What I would liked to have shared with my friend
If he had asked on those trips about my personal thoughts on being happy, I’d probably have said things like this:
Remember that happiness ebbs and flows. People have a range of happiness and move up and down in it. Of course, some are simply congenitally and seemingly forever joyous. And then the happiness capacity of others appears to vacillate somewhere between a passing break in the clouds and a murderous funk. The rest of us are somewhere in between and usually make do.
Brain chemistry is important but it isn’t everything. If you need antidepressants to ward off danger to yourself, hurry on to your physician. But remember that time can be a potent healer, too. And that learning is not a pain-free zone. An irreducible side effect of the good-feelings-from-the-medicine-cabinet drugs is that they close certain self-correcting and insight-filled windows on the mind and soul.
Few actions in life encourage expanded happiness and satisfaction more than “willing” oneself to initiate positive self-change. It’s both an art and a science. A key element is often pro-actively seeking out increased connectivity of the right kind—finding people you can be close to or at least be around who don’t mind you being happier.
Find your own happiness rhythms and honor them. Give into the highs and enjoy them to the fullest. Accept the lows and understand that they are almost certain to pass. Then view and treat the in-betweens as the times when you are cleaning up the messes left over from previous train wrecks or wrong track choices and preparing for the arrival of the next great moments.

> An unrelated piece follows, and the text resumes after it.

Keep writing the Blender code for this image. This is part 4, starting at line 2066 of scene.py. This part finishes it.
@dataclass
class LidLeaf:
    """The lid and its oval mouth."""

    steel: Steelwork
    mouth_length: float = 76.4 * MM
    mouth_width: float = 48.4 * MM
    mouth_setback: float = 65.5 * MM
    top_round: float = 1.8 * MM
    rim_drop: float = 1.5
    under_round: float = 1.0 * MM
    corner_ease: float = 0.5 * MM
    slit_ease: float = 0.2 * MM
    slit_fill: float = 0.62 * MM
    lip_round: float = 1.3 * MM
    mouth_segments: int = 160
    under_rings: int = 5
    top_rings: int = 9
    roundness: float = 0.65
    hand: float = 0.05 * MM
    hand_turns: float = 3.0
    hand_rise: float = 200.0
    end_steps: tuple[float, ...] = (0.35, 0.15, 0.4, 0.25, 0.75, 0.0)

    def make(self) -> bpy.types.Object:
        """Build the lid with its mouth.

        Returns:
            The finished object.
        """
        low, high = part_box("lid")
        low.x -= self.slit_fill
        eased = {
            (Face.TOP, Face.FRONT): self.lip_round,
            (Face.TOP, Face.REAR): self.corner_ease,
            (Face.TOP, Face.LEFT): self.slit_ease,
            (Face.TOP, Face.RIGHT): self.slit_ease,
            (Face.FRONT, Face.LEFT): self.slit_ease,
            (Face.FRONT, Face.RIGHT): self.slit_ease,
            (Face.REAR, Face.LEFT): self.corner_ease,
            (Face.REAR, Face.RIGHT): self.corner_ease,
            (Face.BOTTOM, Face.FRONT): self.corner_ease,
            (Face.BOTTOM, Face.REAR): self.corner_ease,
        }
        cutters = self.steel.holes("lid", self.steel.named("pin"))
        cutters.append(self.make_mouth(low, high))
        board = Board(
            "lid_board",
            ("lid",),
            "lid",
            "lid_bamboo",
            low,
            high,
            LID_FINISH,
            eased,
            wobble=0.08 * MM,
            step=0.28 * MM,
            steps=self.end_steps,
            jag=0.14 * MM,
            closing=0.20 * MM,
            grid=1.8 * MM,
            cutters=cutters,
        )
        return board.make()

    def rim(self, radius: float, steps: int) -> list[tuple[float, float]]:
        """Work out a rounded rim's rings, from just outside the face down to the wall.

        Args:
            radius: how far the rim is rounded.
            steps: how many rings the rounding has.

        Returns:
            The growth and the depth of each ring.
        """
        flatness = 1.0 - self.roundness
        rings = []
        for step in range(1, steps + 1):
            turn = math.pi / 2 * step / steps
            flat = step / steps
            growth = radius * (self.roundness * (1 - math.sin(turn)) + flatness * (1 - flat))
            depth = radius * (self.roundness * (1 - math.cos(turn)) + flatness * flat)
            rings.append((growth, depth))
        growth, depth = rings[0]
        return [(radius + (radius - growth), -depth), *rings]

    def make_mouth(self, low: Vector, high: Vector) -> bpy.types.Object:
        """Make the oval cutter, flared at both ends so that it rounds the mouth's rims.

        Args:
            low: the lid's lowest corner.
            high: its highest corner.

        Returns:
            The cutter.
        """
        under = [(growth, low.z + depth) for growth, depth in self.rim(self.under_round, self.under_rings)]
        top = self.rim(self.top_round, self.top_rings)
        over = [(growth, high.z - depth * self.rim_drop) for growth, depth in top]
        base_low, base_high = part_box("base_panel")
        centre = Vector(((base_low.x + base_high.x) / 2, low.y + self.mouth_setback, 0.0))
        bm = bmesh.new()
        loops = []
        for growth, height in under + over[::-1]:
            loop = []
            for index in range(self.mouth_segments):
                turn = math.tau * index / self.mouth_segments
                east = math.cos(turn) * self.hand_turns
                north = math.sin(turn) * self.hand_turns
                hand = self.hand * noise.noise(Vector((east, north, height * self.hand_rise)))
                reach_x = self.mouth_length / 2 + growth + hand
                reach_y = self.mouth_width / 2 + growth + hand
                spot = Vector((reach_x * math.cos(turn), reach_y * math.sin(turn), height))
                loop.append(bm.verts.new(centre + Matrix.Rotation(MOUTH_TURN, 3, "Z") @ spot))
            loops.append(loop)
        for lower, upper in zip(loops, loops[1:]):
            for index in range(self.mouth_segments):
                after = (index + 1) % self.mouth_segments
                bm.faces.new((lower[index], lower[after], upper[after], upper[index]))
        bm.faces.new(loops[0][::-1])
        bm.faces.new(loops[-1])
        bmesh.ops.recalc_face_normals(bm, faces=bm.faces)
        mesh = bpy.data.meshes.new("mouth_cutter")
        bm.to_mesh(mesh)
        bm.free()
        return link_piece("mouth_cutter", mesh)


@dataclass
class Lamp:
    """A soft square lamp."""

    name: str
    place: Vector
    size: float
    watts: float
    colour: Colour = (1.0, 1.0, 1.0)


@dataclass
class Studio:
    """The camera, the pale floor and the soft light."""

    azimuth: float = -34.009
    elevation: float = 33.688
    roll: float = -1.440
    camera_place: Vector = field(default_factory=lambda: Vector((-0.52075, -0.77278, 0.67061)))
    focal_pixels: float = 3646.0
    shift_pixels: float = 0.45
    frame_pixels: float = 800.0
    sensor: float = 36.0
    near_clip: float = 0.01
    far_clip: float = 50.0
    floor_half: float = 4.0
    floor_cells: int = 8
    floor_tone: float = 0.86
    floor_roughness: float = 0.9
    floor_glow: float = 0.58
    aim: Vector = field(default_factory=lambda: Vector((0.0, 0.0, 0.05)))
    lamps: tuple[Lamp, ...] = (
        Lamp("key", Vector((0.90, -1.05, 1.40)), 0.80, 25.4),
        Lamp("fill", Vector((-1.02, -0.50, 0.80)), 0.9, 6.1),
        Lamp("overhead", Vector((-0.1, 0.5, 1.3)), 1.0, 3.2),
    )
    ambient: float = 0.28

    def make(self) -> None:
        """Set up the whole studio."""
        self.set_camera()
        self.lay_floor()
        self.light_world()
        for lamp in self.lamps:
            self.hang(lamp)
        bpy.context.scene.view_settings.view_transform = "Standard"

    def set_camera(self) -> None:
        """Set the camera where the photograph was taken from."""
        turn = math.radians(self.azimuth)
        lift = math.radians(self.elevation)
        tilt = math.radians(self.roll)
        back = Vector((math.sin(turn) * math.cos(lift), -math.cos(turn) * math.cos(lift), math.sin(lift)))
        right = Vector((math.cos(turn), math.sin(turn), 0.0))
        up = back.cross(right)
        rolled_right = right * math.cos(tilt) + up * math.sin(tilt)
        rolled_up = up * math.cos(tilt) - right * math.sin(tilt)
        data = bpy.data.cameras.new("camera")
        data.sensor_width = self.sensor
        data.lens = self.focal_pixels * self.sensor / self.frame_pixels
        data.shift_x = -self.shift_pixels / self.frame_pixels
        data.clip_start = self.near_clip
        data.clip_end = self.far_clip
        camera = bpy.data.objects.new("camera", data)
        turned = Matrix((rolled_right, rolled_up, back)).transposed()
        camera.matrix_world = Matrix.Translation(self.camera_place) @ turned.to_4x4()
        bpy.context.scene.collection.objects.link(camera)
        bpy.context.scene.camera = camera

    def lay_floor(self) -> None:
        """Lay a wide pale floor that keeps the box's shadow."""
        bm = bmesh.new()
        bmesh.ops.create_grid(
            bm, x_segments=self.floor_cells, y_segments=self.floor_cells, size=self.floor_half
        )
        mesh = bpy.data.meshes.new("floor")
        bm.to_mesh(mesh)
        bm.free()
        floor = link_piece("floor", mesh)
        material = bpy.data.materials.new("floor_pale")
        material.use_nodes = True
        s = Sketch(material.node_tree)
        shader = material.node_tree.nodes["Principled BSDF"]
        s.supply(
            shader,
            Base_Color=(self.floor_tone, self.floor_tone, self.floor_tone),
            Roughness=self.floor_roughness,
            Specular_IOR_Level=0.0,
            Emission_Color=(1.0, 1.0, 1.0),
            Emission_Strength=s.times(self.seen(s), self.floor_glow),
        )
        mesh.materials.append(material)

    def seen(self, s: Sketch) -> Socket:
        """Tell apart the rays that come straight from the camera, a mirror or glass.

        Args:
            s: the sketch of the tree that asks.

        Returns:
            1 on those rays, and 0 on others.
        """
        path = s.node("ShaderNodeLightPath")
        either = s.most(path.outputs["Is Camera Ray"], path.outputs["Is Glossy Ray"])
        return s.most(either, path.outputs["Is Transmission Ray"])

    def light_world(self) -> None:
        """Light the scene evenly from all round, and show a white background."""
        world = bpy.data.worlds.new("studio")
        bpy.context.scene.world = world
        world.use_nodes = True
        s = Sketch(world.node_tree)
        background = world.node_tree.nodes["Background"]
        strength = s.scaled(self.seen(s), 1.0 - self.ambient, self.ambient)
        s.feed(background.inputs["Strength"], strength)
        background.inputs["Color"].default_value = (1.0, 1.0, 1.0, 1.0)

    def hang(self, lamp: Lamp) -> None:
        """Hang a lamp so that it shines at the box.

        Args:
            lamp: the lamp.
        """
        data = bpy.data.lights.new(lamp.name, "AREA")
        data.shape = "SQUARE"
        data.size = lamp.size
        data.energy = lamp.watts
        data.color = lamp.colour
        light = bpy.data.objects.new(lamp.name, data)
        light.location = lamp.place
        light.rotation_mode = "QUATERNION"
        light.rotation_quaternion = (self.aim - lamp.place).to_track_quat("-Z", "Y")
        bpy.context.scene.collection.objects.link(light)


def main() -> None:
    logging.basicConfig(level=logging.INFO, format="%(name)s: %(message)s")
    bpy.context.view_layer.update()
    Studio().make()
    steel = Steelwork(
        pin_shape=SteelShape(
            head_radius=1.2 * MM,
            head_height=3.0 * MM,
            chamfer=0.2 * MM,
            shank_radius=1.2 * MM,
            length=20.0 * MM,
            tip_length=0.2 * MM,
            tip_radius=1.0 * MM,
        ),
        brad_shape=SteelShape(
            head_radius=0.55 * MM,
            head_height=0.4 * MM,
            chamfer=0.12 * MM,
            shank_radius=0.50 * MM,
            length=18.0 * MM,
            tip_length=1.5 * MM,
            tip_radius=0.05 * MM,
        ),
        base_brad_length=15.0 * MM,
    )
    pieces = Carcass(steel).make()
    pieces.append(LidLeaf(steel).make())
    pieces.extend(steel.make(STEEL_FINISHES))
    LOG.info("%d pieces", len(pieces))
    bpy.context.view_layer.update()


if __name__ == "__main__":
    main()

Understand that if you find happiness, it’s going to have to be on your terms. Happiness is not a pure quality. It is a concoction of tradeoffs negotiated between the self that you ideally wish to be and the self that bumps its nose against a surprise-prone, often uncooperative world every day. You need to find your own personal recipe for responding to this mix, or it will never work or taste right.

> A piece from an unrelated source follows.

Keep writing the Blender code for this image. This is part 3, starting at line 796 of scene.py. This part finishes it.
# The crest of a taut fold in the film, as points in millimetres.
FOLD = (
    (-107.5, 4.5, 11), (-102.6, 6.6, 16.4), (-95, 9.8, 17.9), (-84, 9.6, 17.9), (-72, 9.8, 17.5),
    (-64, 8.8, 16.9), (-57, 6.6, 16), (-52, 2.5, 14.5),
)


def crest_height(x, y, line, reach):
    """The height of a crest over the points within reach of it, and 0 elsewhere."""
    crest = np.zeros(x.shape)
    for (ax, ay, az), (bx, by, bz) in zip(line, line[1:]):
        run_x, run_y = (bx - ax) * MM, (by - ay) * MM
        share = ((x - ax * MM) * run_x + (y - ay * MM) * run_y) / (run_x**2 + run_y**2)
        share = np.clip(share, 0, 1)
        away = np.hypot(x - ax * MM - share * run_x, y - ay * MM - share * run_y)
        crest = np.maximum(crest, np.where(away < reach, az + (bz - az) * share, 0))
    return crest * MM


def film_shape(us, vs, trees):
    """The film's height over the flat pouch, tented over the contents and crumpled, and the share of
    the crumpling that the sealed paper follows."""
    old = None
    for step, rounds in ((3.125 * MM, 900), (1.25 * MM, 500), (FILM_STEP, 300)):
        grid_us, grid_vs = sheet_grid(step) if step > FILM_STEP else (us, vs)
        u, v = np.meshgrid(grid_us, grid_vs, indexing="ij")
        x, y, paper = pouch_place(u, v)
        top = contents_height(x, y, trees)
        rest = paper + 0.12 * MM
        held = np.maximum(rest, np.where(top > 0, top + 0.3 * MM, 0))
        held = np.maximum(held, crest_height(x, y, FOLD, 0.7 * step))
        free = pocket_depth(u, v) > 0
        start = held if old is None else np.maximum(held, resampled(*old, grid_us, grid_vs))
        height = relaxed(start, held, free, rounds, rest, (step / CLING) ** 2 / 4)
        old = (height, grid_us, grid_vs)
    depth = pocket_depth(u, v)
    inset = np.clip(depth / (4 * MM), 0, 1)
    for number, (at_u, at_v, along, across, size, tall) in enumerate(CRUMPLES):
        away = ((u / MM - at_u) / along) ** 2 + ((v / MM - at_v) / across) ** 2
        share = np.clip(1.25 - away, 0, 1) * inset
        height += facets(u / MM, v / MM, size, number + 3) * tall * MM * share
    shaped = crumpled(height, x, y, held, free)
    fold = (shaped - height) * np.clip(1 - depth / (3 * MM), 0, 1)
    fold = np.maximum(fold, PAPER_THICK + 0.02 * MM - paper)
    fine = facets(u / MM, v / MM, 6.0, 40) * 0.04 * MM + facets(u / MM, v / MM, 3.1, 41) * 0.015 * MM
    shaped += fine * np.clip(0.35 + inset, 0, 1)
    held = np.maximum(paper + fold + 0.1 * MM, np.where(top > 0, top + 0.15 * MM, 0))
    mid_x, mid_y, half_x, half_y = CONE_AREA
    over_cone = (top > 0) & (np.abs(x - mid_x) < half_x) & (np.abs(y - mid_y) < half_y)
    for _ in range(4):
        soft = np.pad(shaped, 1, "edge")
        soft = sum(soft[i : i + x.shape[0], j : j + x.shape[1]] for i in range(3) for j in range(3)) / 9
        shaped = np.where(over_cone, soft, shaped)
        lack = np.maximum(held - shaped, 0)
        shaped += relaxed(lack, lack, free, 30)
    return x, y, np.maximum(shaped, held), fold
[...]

The current moment can be a real shrew. It lies a lot. It may profess to own you soul and marrow and insist it will never let go. When it says that, look it in the eye and spit in its face. And remind yourself that in a few hours, or a few days, or a few months, you will most likely be restored and healed but the current moment will be nothing but a smear on a neuron, if that.
Get really, really good at the inner art of cleaning the slate. I’m not into meditating but I’m told by those who are that this can be very effective mental squeegee. What I often do is switch gears. Spring the unexpected on my mind. Read the unpredictable book. Watch another culture’s films. Visit a restaurant in a part of town that our neighbors or usual crowd wouldn’t think of being seen in. Or sometimes, just book a trio of big Ryder or Penske rental trucks and move half-way across the U.S. And watch from the corner of my eyes for the happiness crab to again sidle into view.
What my erstwhile European colleague and friend—may he gently rest in peace—would have thought of John Stuart Mill’s advice in those final moments, I have no idea. When you can see no light at the tunnel’s end, it probably doesn’t help to be told to forget happiness and just get on with living the best way you know how. But it’s probably good advice at most other times. Happiness may show up anyway. And even if it doesn’t, you’ll be a lot less unhappy at not having found all the happiness you think you deserve.